Na avaliação de Nyegray, as duas estratégias são compreensíveis, porém, ambas carregam riscos. Ele destacou que “minimizar o telefonema por “ser com Rubio” e tenta enquadrar o gesto como teatro, sugerindo que nada mudará — é eficaz para descontar politicamente um possível crédito a Lula e manter a narrativa de que “Trump não cederá”.
Contudo, ele destacou que se houver alívio setorial (mesmo parcial), a crítica perde tração e a oposição precisará reprecificar o fato. "Ignorar a ligação evita dar palco ao governo e preserva coesão entre correntes que divergem sobre como lidar com Trump — mas, ao negar algo documentado pelo Planalto e pela imprensa internacional, corre o risco de parecer descolada do processo real de negociação em marcha”, alertou.
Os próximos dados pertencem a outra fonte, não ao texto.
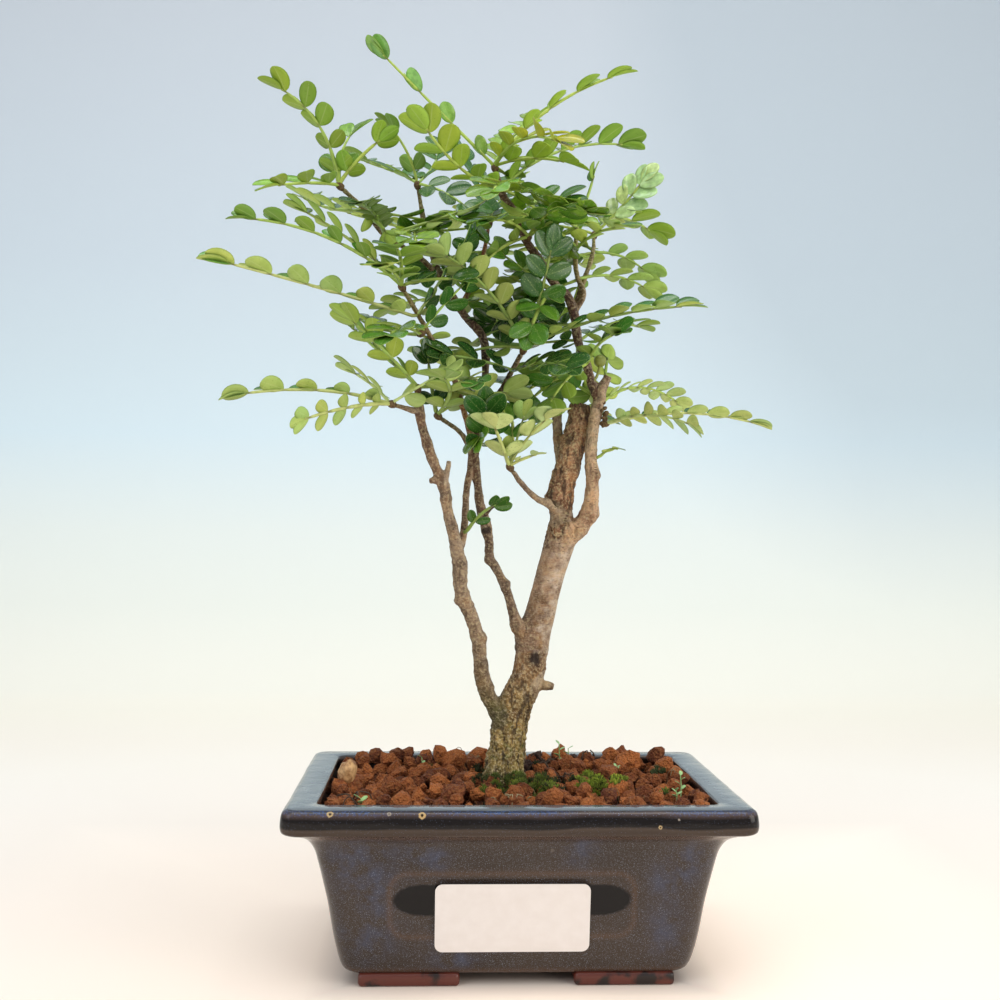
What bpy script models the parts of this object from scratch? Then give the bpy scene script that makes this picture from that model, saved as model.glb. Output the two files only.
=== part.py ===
"""A small chinese pepper bonsai in its glazed stoneware pot.

The pot stands on four feet. It holds a block of red clay granules, with two drain meshes under it.
The tree stands in a plain hole in the soil, and all its wood is one solid. Each bud on the wood carries a
spray of pinnate leaves. A spray is one solid too: every leaf is a thin arched blade with its leaflets cut
to the rib.

Lengths below are millimetres and angles are degrees. +Z is up, -Y is the front, and the tree's left is -X.
The row's origin is on the surface that the pot stands on, under the middle of the whole object's box.
"""

import math
import random

import bmesh
import bpy
from mathutils import Euler, Vector
from mathutils.bvhtree import BVHTree

MM = 0.001
MERGE = 0.00001
GAP = 0.35

# Where the pot's centre stands, seen from the middle of the whole object's box.
POT_OFFSET = Vector((3.2, 7.1, 0.0))

# Pot: the outer wall and the inner wall are (half length, height, corner radius), up the outside and then
# down the inside. Half its depth is half its length less so much.
DEPTH_LESS = 20.3
POT_OUTER = [
    (53.0, 3.2, 6.0), (57.2, 4.2, 7.5), (58.9, 7.5, 8.0), (60.6, 15.0, 8.0), (62.8, 28.0, 8.0),
    (65.6, 41.0, 8.0), (67.0, 46.0, 8.0), (69.4, 49.8, 7.0), (73.0, 52.0, 5.5), (75.6, 53.0, 4.5),
    (76.4, 54.6, 4.0), (76.4, 57.4, 4.0), (75.8, 60.0, 4.0), (74.2, 61.0, 4.0),
]
POT_INNER = [
    (66.4, 61.0, 4.0), (65.4, 60.2, 4.0), (65.0, 57.0, 4.0), (62.9, 48.0, 5.0), (55.8, 16.0, 5.0),
    (52.8, 12.0, 5.0),
]
CORNER_STEPS = 3
FLOOR_TOP = 12.0
FOOT_SIZE = (33.3, 14.0, 4.4)
FOOT_CENTRE = (35.6, 28.5)
FOOT_CORNER = 4.0
DRAIN_RADIUS = 7.5
DRAIN_X = 27.0
PANEL_SIZE = (80.0, 21.5)
PANEL_CENTRE = (-2.0, 27.7)
PANEL_CORNER = 6.0
PANEL_DEPTH = 0.7

# Drain meshes: a square of plastic net over each drain hole.
NET_SIDE = 23.0
NET_THICK = 0.6
NET_HOLES = 2
NET_BAR = 2.5

# Soil.
SOIL_BOTTOM = 13.3
SOIL_TOP = 57.2
GRANULE_STEP = 10.2
GRANULE_RADIUS = 5.2
GRANULE_LIFT = 0.6
GRANULE_MARGIN = 1.7
HOLE_CENTRE = (-3.0, 0.0)
HOLE_RADIUS = 9.8
HOLE_BOTTOM = 37.4

# Label: a bare paper sticker on the front wall.
LABEL_SIZE = (50.7, 23.2)
LABEL_CENTRE = (-1.9, 23.5)
LABEL_CORNER = 2.5
LABEL_THICK = 0.4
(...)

"Do ponto de vista analítico, quem ler o xadrez internacional apenas por lentes domésticas pode perder timing: o caso já está no nível gabinete e com passos subsequentes marcados. Em política, negar a existência do tabuleiro não impede que as peças se movam; e, no tabuleiro atual, o movimento existe e já está institucionalizado”, acrescentou o professor da PUC-PR.